La décennie 1940 connut d’autres événements majeurs. L’extermination de millions de Juifs européens conduisit à la proclamation unilatérale de l’État d’Israël par la lutte armée en 1948 et à la catastrophe de la dépossession palestinienne, déjà prescrite par le dieu génocidaire des Hébreux dans leur livre sacré et sanglant, qui est aussi celui des chrétiens.

Cette même année vit l’adoption de la Déclaration universelle des droits de l’homme, suivant le modèle de la Déclaration française de 1789. La Déclaration universelle est la grand-mère des chartes des droits du Québec et du Canada, et l’arrière-grand-mère de la Déclaration des Nations Unies sur les droits des peuples autochtones de 2007. À plusieurs égards, nous vivons toujours dans les retombées des années d’après-guerre du milieu du 20e siècle.

En 2002, un autre pas fut franchi après de nouvelles horreurs au Rwanda et en ex-Yougoslavie. La création de la Cour pénale internationale (CPI), le premier tribunal permanent du genre, allait permettre de poursuivre des individus pour des crimes internationaux. Ce tribunal et d’autres semblables ont connu un certain succès.

Récemment, des mandats d’arrêt ont été émis contre Poutine, Netanyahou et les dirigeants du Hamas. La CIJ a ordonné à Israël de cesser ses attaques à Gaza. Ces interventions ont été infructueuses jusqu’ici.

Les États de droit sont minoritaires dans le monde actuel. Il a fallu des millénaires pour les créer. Il faudra sans doute plusieurs siècles encore pour arriver à une société mondiale qui accepte de se soumettre partout à la primauté du droit international. Il reste que la lente progression vers la réalisation de la vision de Kant est réelle. Le Québec indépendant devra faire sa part comme le Canada.

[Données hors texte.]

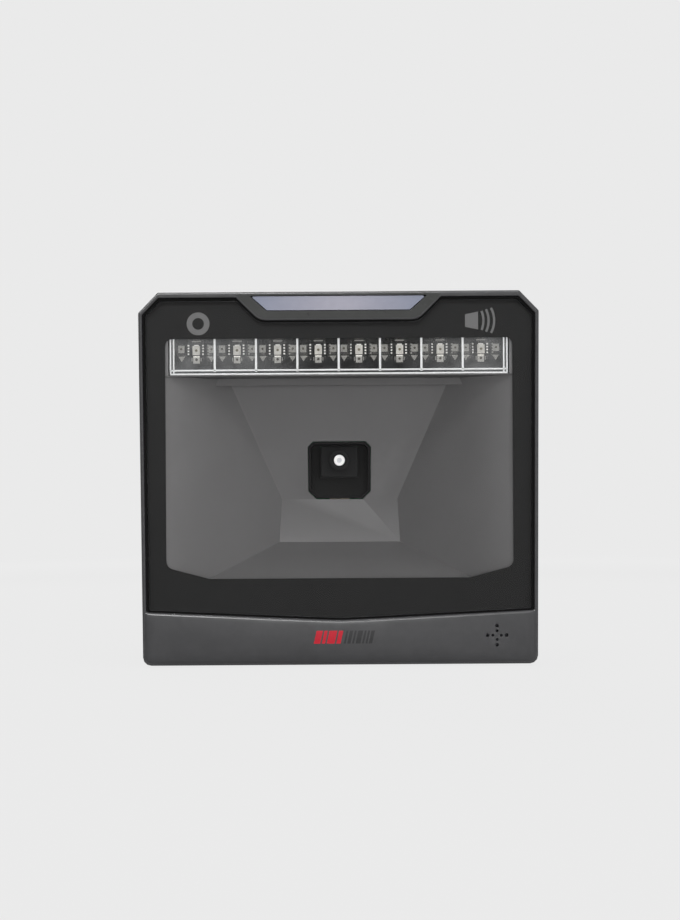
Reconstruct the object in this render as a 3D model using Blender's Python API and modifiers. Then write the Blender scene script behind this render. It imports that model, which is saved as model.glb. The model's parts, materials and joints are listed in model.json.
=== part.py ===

Tragiquement, cette évolution tortueuse de l’humanité se fait en interrelation directe avec des souffrances innommables et le sacrifice de millions d’êtres humains, y compris des peuples martyres tels que les Juifs du 20e siècle et les Palestiniens du 21e. Parfois, il arrive même que les uns, mal guéris de leurs traumatismes, deviennent les bourreaux des autres.